— TASK INSTRUCTIONS —
Output the material below in full, exactly as it is.

====

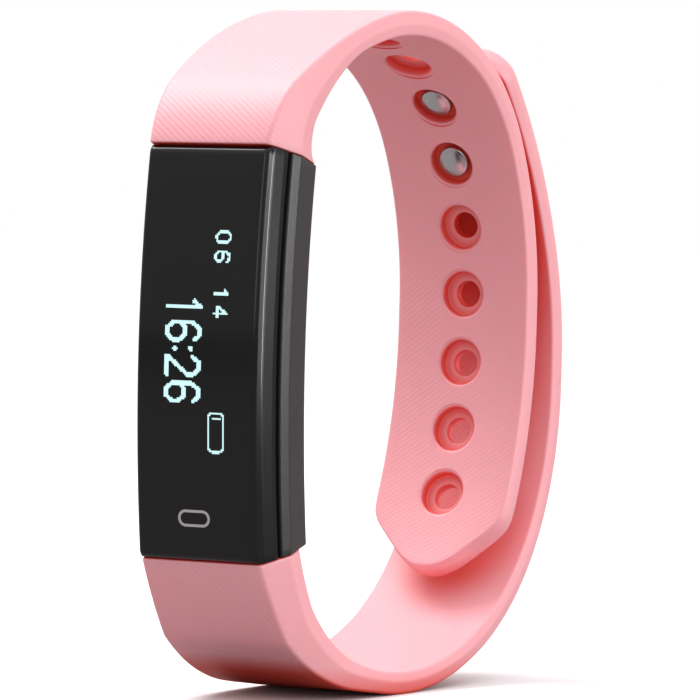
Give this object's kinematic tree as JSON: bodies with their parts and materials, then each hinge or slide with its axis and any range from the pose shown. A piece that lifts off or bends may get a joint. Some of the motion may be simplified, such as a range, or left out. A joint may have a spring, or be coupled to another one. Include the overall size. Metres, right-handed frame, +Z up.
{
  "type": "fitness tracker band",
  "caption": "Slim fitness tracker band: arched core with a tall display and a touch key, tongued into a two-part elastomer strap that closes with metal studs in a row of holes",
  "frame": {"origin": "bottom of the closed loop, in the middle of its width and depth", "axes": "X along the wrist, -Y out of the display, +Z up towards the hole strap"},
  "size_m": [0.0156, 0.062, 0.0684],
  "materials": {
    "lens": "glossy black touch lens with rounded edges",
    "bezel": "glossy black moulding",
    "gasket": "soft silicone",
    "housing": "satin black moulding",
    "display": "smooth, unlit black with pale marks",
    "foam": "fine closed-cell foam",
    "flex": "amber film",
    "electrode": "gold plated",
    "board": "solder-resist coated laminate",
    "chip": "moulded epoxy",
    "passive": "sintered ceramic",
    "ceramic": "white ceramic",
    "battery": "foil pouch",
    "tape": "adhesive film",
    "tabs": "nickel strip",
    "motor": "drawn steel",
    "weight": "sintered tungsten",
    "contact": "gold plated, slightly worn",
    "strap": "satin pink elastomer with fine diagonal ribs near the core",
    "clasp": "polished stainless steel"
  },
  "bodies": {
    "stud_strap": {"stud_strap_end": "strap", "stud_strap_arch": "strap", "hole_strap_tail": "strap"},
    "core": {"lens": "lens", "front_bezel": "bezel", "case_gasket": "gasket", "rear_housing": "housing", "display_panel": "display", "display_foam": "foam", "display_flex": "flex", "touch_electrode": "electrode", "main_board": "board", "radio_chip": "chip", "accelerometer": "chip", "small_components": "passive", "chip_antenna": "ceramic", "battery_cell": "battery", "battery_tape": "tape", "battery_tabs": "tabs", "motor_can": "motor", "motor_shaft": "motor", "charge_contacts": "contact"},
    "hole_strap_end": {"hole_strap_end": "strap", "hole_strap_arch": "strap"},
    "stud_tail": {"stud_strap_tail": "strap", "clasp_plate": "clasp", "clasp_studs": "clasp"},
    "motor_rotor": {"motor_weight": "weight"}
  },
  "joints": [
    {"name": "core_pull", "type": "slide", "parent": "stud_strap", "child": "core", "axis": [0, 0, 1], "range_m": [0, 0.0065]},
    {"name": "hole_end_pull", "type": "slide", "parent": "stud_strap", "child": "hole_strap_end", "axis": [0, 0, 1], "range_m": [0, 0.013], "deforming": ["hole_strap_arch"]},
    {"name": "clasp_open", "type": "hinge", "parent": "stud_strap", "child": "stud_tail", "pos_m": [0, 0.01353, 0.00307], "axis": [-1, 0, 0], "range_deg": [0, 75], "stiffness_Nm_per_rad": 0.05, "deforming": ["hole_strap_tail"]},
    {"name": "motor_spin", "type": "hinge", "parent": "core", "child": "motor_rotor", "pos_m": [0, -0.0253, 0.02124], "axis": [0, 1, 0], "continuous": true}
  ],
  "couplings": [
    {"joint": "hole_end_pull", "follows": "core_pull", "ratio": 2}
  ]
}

====

— FULL ANSWER —
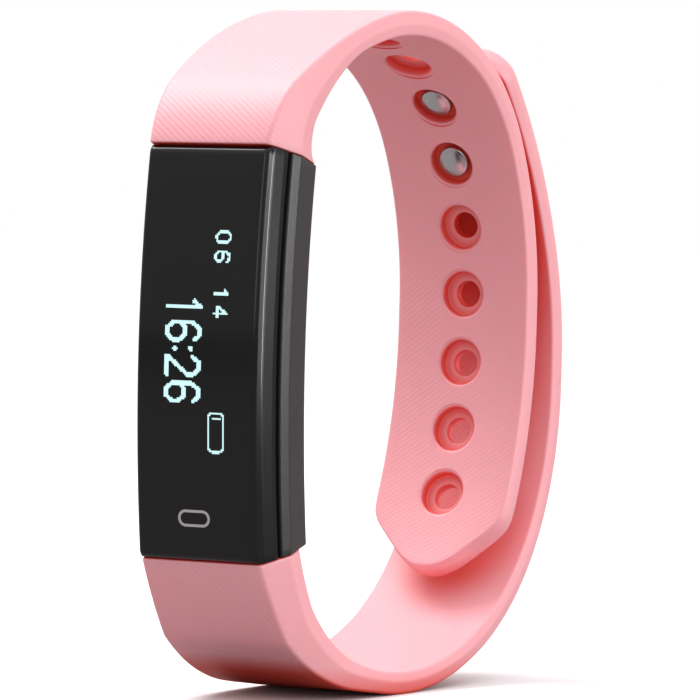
Give this object's kinematic tree as JSON: bodies with their parts and materials, then each hinge or slide with its axis and any range from the pose shown. A piece that lifts off or bends may get a joint. Some of the motion may be simplified, such as a range, or left out. A joint may have a spring, or be coupled to another one. Include the overall size. Metres, right-handed frame, +Z up.
{
  "type": "fitness tracker band",
  "caption": "Slim fitness tracker band: arched core with a tall display and a touch key, tongued into a two-part elastomer strap that closes with metal studs in a row of holes",
  "frame": {"origin": "bottom of the closed loop, in the middle of its width and depth", "axes": "X along the wrist, -Y out of the display, +Z up towards the hole strap"},
  "size_m": [0.0156, 0.062, 0.0684],
  "materials": {
    "lens": "glossy black touch lens with rounded edges",
    "bezel": "glossy black moulding",
    "gasket": "soft silicone",
    "housing": "satin black moulding",
    "display": "smooth, unlit black with pale marks",
    "foam": "fine closed-cell foam",
    "flex": "amber film",
    "electrode": "gold plated",
    "board": "solder-resist coated laminate",
    "chip": "moulded epoxy",
    "passive": "sintered ceramic",
    "ceramic": "white ceramic",
    "battery": "foil pouch",
    "tape": "adhesive film",
    "tabs": "nickel strip",
    "motor": "drawn steel",
    "weight": "sintered tungsten",
    "contact": "gold plated, slightly worn",
    "strap": "satin pink elastomer with fine diagonal ribs near the core",
    "clasp": "polished stainless steel"
  },
  "bodies": {
    "stud_strap": {"stud_strap_end": "strap", "stud_strap_arch": "strap", "hole_strap_tail": "strap"},
    "core": {"lens": "lens", "front_bezel": "bezel", "case_gasket": "gasket", "rear_housing": "housing", "display_panel": "display", "display_foam": "foam", "display_flex": "flex", "touch_electrode": "electrode", "main_board": "board", "radio_chip": "chip", "accelerometer": "chip", "small_components": "passive", "chip_antenna": "ceramic", "battery_cell": "battery", "battery_tape": "tape", "battery_tabs": "tabs", "motor_can": "motor", "motor_shaft": "motor", "charge_contacts": "contact"},
    "hole_strap_end": {"hole_strap_end": "strap", "hole_strap_arch": "strap"},
    "stud_tail": {"stud_strap_tail": "strap", "clasp_plate": "clasp", "clasp_studs": "clasp"},
    "motor_rotor": {"motor_weight": "weight"}
  },
  "joints": [
    {"name": "core_pull", "type": "slide", "parent": "stud_strap", "child": "core", "axis": [0, 0, 1], "range_m": [0, 0.0065]},
    {"name": "hole_end_pull", "type": "slide", "parent": "stud_strap", "child": "hole_strap_end", "axis": [0, 0, 1], "range_m": [0, 0.013], "deforming": ["hole_strap_arch"]},
    {"name": "clasp_open", "type": "hinge", "parent": "stud_strap", "child": "stud_tail", "pos_m": [0, 0.01353, 0.00307], "axis": [-1, 0, 0], "range_deg": [0, 75], "stiffness_Nm_per_rad": 0.05, "deforming": ["hole_strap_tail"]},
    {"name": "motor_spin", "type": "hinge", "parent": "core", "child": "motor_rotor", "pos_m": [0, -0.0253, 0.02124], "axis": [0, 1, 0], "continuous": true}
  ],
  "couplings": [
    {"joint": "hole_end_pull", "follows": "core_pull", "ratio": 2}
  ]
}